Note that all the pods running on these nodes will be forcefully terminated.

To delete Luna manager and the web hook from the cluster while preserving the AWS resources, execute the following:

helm uninstall elotl-luna --namespace=elotl
kubectl delete namespace elotl

If you decide to uninstall the Helm chart instead of running uninstall.sh, please ensure that all the orphan nodes have been cleaned as described above.

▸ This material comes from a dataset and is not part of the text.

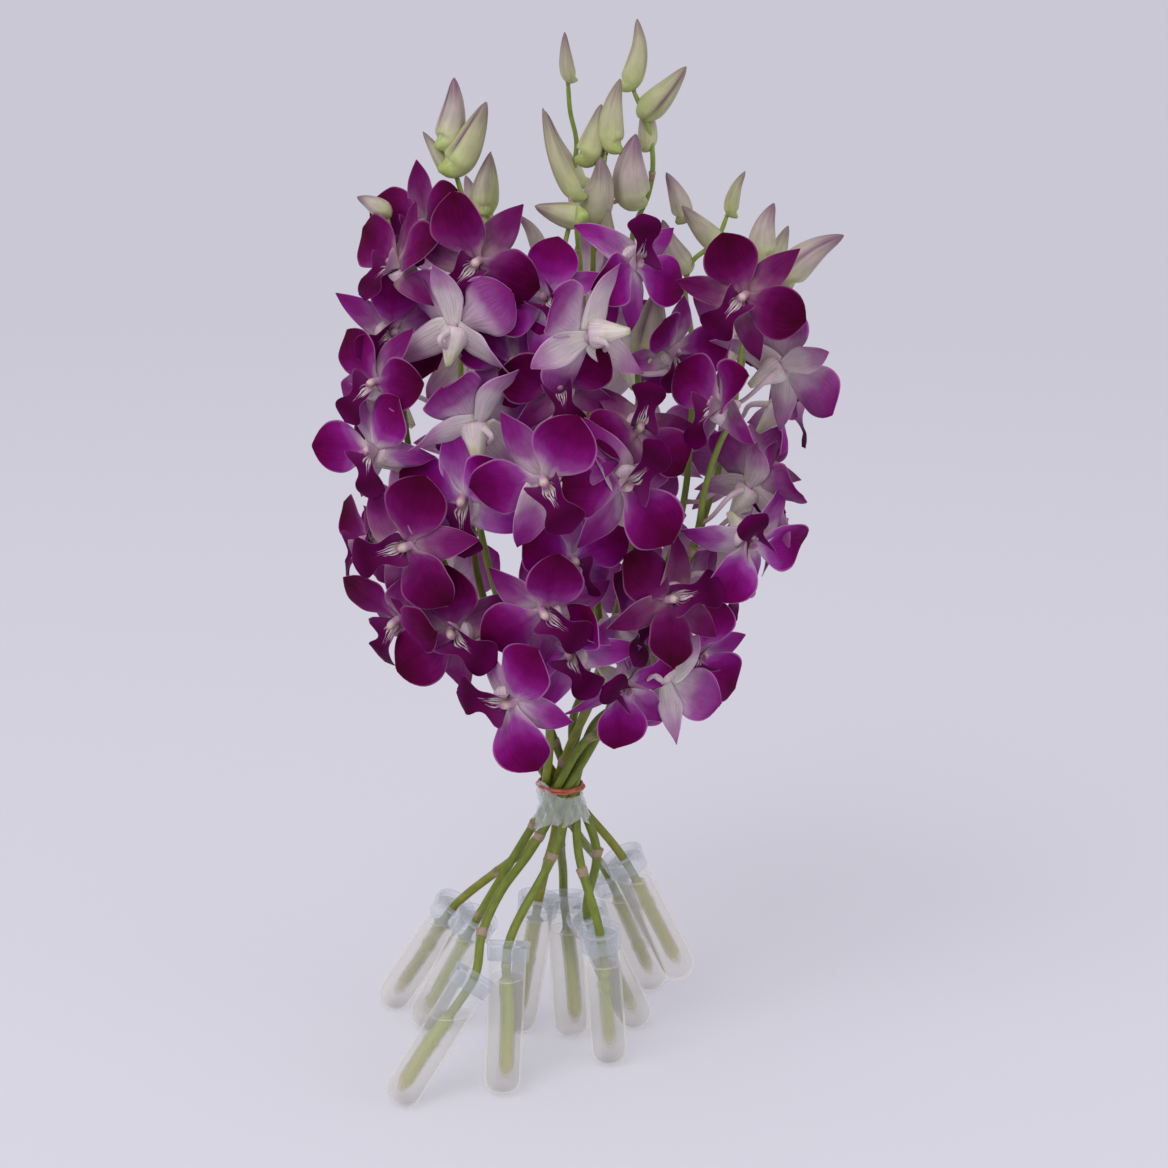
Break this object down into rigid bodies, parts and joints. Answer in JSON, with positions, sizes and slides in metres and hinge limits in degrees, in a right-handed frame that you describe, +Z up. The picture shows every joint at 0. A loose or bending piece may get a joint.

If Luna is uninstalled before all Luna-allocated nodes have been scaled down and removed, finalizers may remain on those nodes and prevent deletion. If this occurs, follow the finalizer cleanup instructions

Notes

Security Groups

Security Groups act as virtual firewalls for EC2 instances to control incoming and outgoing traffic. If a required security group rule is missing, Luna may be unable to attach nodes to the EKS cluster or nodes may fail to run pods and services.

To ensure that all the security groups required by EKS are applied to the Luna-managed nodes, we tag security groups with the key elotl.co/nodeless-cluster/name and the cluster name as its value. When it starts, When it starts, Luna queries which security groups are required and adds them to the nodes.

When Luna is deployed, the default EKS security groups are automatically tagged. If you wish to tag another security group you can use awscli to add the tags to the security group:

aws --region=<region> \
ec2 create-tags \
--resources <security group id> \
--tags "Key=elotl.co/nodeless-cluster/name,Value=<cluster_name>"

Once tagged, you must restart the Luna manager pod for Luna to assign the new security group to the newly provisioned nodes. Note that existing Luna-managed nodes will not have their security groups updated and will have to be replaced to get the new security group assignment working.